The third volume of Graham Holderness and Bryan Loughrey's Shakespeare & series cautions against an understanding of Shakespeare in the Arab world that fixates on the turn of the millennia, when the world looked towards the Middle East with a curiosity unmatched since the colonial period. The 9/11 and 7/7 attacks, American invasion of Iraq, regime-changing pro-democracy uprisings of the early 2010s, and the Syrian civil war mounted global interest not only in politics, but also cultural productions across the Arab League. Fed by this global attention, the Arab world saw its first invitations for contributions at the world's leading Shakespeare academic and theater gatherings, and what came of the 2016 so-called Cultural Olympiad's World Shakespeare Festival. But editors Katherine Hennessey and Margaret Litvin, along with the contributors to Shakespeare & the Arab World, catalogue a rich and storied tradition of Shakespeare that extends before, through, and beyond the anglophone world's recognition and interest.
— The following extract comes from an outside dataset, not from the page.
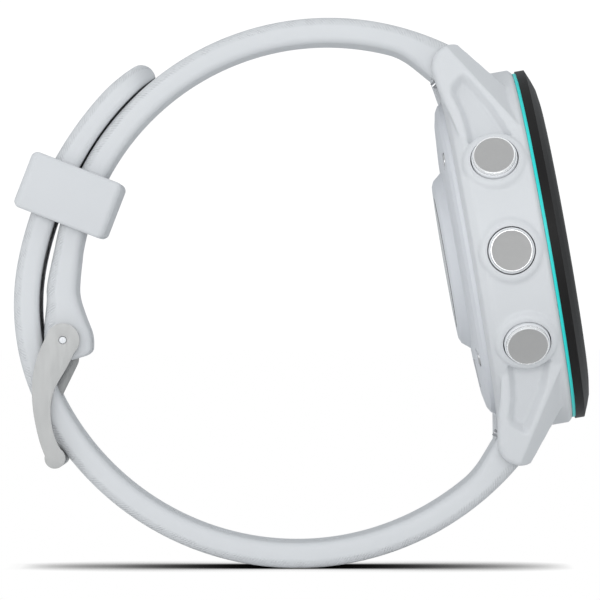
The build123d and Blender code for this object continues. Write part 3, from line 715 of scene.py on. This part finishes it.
def buildHoleStrap():
    start, angle = lugPairs(lowerLoop, lowerPin, -1)
    pairs = start + arcPairs(lowerLoop, angle, lowerLoop["end"])
    half = strapLook["thick"] / 2
    total = sum(bend * math.radians(turn) for _, bend, _, turn in tailRuns())
    count = round(total / strapLook["step"])
    for index in range(1, count + 1):
        length = index / count * total
        point, angle = tailPlace(length)
        inner = onCircle(point, -half, angle)
        pairs.append((onCircle(point, half, angle), clearOfStrap(inner) if length > lowerLoop["thinFrom"] else inner))
    tip, angle = tailPlace(total)
    ahead = onCircle((0, 0), 1, angle - 90)
    for share in (0.3, 0.55, 0.75, 0.88, 0.96, 0.995):
        reach = half * math.sqrt(1 - share ** 2)
        spot = tip + ahead * share * half
        pairs.append((onCircle(spot, reach, angle), clearOfStrap(onCircle(spot, -reach, angle))))
    middles = [(o + i) / 2 for o, i in pairs]
    toEnd = [0.0]
    for a, b in zip(reversed(middles[1:]), reversed(middles[:-1])):
        toEnd.append(toEnd[-1] + (a - b).length)
    toEnd.reverse()
    widths = []
    for middle, left in zip(middles, toEnd):
        share = min(1.0, left / lowerLoop["tipLength"])
        widths.append(bandWidth(middle.x, lowerPin) * max(0.12, math.sqrt(1 - (1 - share) ** 2.4)))
    bm = sweepBand(dict(strapLook, crown=lowerLoop["crown"]), pairs, widths)
    piece = finishMesh("hole_strap_skin", bm, "hole_strap", [silicone])
    cutters = [rod(strapLook["bore"], 12, lowerPin), leverCut(-1, lowerPin)]
    for index in range(-lowerLoop["toLug"], lowerLoop["toTip"] + 1):
        cutters.append(holeCutter(lowerLoop["tongueHole"] + index * lowerLoop["holePitch"]))
    carve(piece, cutters)
    piece.data.set_sharp_from_angle(angle=math.radians(38))
    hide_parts("hole_strap")
    print("hole strap:", len(piece.data.polygons), "faces")


buildBuckleStrap()
buildHoleStrap()


# keeper, buckle and pin: the CAD shapes with softened edges
def softCopy(node, name, body, materials, width, segments=4, angle=30, edgeMaterial=-1):
    bm = bmesh.new()
    bm.from_mesh(nodes[node].data)
    bmesh.ops.remove_doubles(bm, verts=bm.verts, dist=0.002 * mm)
    bmesh.ops.dissolve_limit(bm, angle_limit=math.radians(0.6), verts=bm.verts, edges=bm.edges)
    softened(bm, width, segments, angle, edgeMaterial)
    piece = finishMesh(name, bm, body, materials, 50)
    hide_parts(node)
    print(name + ":", len(piece.data.polygons), "faces")
    return piece


softCopy("strap_keeper", "keeper_loop", "keeper", [keeperSilicone], 0.35, 4, 45)
# the buckle frame's bevel faces take the polished steel: real polish plus a painted highlight on its edges
softCopy("buckle_frame", "buckle_frame_satin", "buckle_frame", [satinSteel, polishedEdgePaintedHighlight], 0.42, 5, 40, 1)
softCopy("buckle_tongue", "buckle_tongue_satin", "buckle_tongue", [satinSteel], 0.25, 4, 40)
softCopy("buckle_pin", "buckle_pin_head", "buckle_strap", [capWall], 0.08, 3, 40)

# view, floor and light
view = {"distance": 900, "aimX": 4.0, "aimZ": -1.0, "lens": 461.0}
studio = {"floorSize": 8.0, "floorDrop": 0.05, "shadeReach": 0.013, "shadeDepth": 2.0, "fill": 0.62}


def makeCamera():
    data = bpy.data.cameras.new("camera")
    data.lens = view["lens"]
    data.clip_start = 0.05
    data.clip_end = 20
    camera = bpy.data.objects.new("camera", data)
    bpy.context.scene.collection.objects.link(camera)
    camera.location = (view["aimX"] * mm, -view["distance"] * mm, view["aimZ"] * mm)
    camera.rotation_euler = (math.radians(90), 0, 0)
    bpy.context.scene.camera = camera


def makeLight(name, size, power, spot, aim=(0, 0, 0), colour=(1, 1, 1)):
    data = bpy.data.lights.new(name, "AREA")
    data.shape = "RECTANGLE"
    data.size, data.size_y = size
    data.energy = power
    data.color = colour
    light = bpy.data.objects.new(name, data)
    bpy.context.scene.collection.objects.link(light)
    light.location = spot
    light.rotation_euler = (Vector(aim) - Vector(spot)).to_track_quat("-Z", "Y").to_euler()


def makeFloor():
    bm = bmesh.new()
    bmesh.ops.create_grid(bm, x_segments=1, y_segments=1, size=studio["floorSize"] / 2)
    level = cadLow.z - studio["floorDrop"] * mm
    bmesh.ops.translate(bm, verts=bm.verts, vec=(0, 0, level))
    mesh = bpy.data.meshes.new("floor")
    bm.to_mesh(mesh)
    bm.free()
    material, tree, shader = newMaterial("pale floor", (0.9, 0.9, 0.9), 0.8)
    # camera rays see the floor as an evenly white emission darkened by ambient occlusion: a painted contact shadow
    # under the watch; other rays see the plain diffuse floor
    shade = tree.nodes.new("ShaderNodeAmbientOcclusion")
    shade.samples = 24
    shade.inputs["Distance"].default_value = studio["shadeReach"]
    deepen = tree.nodes.new("ShaderNodeMath")
    deepen.operation = "POWER"
    deepen.inputs[1].default_value = studio["shadeDepth"]
    tree.links.new(shade.outputs["AO"], deepen.inputs[0])
    glow = tree.nodes.new("ShaderNodeEmission")
    tree.links.new(deepen.outputs[0], glow.inputs["Strength"])
    path = tree.nodes.new("ShaderNodeLightPath")
    mix = tree.nodes.new("ShaderNodeMixShader")
    tree.links.new(path.outputs["Is Camera Ray"], mix.inputs["Fac"])
    tree.links.new(shader.outputs["BSDF"], mix.inputs[1])
    tree.links.new(glow.outputs["Emission"], mix.inputs[2])
    tree.links.new(mix.outputs["Shader"], tree.nodes["Material Output"].inputs["Surface"])
    mesh.materials.append(material)
    floor = bpy.data.objects.new("floor", mesh)
    bpy.context.scene.collection.objects.link(floor)


def makeWorld():
    world = bpy.data.worlds.new("studio")
    world.use_nodes = True
    tree = world.node_tree
    seen = tree.nodes["Background"]
    seen.inputs["Color"].default_value = (1, 1, 1, 1)
    seen.inputs["Strength"].default_value = 1.05
    fill = tree.nodes.new("ShaderNodeBackground")
    fill.inputs["Color"].default_value = (0.93, 0.97, 1.0, 1)
    fill.inputs["Strength"].default_value = studio["fill"]
    path = tree.nodes.new("ShaderNodeLightPath")
    mix = tree.nodes.new("ShaderNodeMixShader")
    tree.links.new(path.outputs["Is Camera Ray"], mix.inputs["Fac"])
    tree.links.new(fill.outputs["Background"], mix.inputs[1])
    tree.links.new(seen.outputs["Background"], mix.inputs[2])
    tree.links.new(mix.outputs["Shader"], tree.nodes["World Output"].inputs["Surface"])
    bpy.context.scene.world = world


makeCamera()
makeFloor()
makeWorld()
makeLight("overhead", (0.5, 0.5), 0.4, (0.05, -0.1, 0.5))
makeLight("front", (0.6, 0.5), 3.0, (-0.1, -0.75, 0.02))
makeLight("left", (0.4, 0.5), 0.55, (-0.5, -0.2, 0.05))
makeLight("right", (0.3, 0.5), 0.3, (0.55, -0.25, 0.1))
bpy.context.scene.view_settings.view_transform = "Standard"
This volume presents a careful and extensive study of Arab Shakespeares and Shakespeare in Arabic ("Arab/ic Shakespeare," 4) across adaptations, critical approaches, and translation methodologies. The first section features five chapters on "Critical Approaches and Translation Strategies." Chapters include Margaret Litvin's useful model of literary appropriation (her "global kaleidoscope"), which accounts for multiple directions of influence to uncover otherwise hidden intertexts; Sameh F. Hanna's compelling analysis of the cultural shift in textual translation—from popular commercial appeal to exclusive "high art"—in twentieth century Egypt; Mohamed Enani's and Kamal Abu-Deeb's respective chapters on the difficulties of Arabic language verse translations, and the sonnet's roots in Arabic poetry; and Hazen Azmy's examination of the Egyptian nationalist project in three "snapshots" between the birth and death quadricentennial celebrations of 1964 and 2016. This section is especially rich for its lessons on identifying and accessing the numerous narratives and forms that populate the distance between Shakespeare's texts and adapters' works.

The second section, "Adaptation and Performance," gives voice and visibility to diverse artistic reproductions of the plays (in performance, television series, film, novel, mash-up, and interview), by a range of scholars (from early career and graduate students to veteran professors and independent scholars and artists) working in a host of languages (literary Arabic, Egyptian colloquial Arabic, Moroccan colloquial Arabic, English, French, and Swedish). Chapters include David C. Moberly's informative discussion of Egyptian colloquial Arabic in translation and performance as not only inclusive to but also instructional for the masses; Rafik Darragi's ambitious overview of three plays across three decades of performance, and their appointments as sites of secular aspiration, colonial caution, and unpopularity; Samer al-Saber's compelling analysis of A Midsummer Night's Dream in performance and "outgrown" (153) colonial binaries in Palestine, evidenced by localizations in dialect, citizenship, folklore, and cultural struggles; Robert Lyons's investigation of the same play in performance in Egypt and Sweden following the US-led invasion of Iraq, and the production's allied resistance to it; Yousef Awad's fascinating reading of Shakespearean tragedy as analogue for the Lebanese civil war in Arab anglophone literature; a bracing narrative of the Doha Players' Twelfth Night in 2005 Qatar, in which authors Bryan Loughrey and Graham Holderness recount the suicide bombing that killed the play's director, then offer an eloquent meditation on how the play's narrative and theatrical history resonate with the Arab world; Katherine Hennessey's chapter on an adaptation of Othello fused with a classical Arab epic, its threads of resistance in production and in its digital afterlife; and Noha Ibraheem's discussion on the Upper Egyptian television series Dahsha, which she finds not only instructional, but also provocative of a particular emotional response. The volume concludes with Khalid Amine's illuminating interview with Moroccan playwright Naybl Lahlou, who discusses the colonial influences in his 1969 French play Ophelia is Not Dead, later translated into Arabic.

Where the volume is exceptional for its scope, several chapters, especially in the second section, come up short for the same. The contributions in this collection are not lengthy, and those that take on surveys and contextualizations of multiple plays across multiple decades undertake a task they don't see through entirely. Yet the volume maintains its remarkable value: it demonstrates that cultural and regional studies of Shakespeare are not peripheral to Shakespearean Studies. Rather, just as the series promises on its cover, it steers toward examinations of how "culture also permeates Shakespeare"; this volume locates Arab/ic Shakespeare beyond the Arab world itself, and considers how its traditions and contributions shape our understandings of the man and his works.





References

Shakespeare & the Arab World. Edited by Katherine Hennessey and Margaret Litvin. New York and Oxford: Berghahn Books, 2019. 270 pp. ISBN 978-1-78920-258-8; ISBN 978-1-78920-259-5; eISBN 978-1-78920-260-1. $149.00 (Hardback); $24.95 (Paperback). $24.95 (ebook).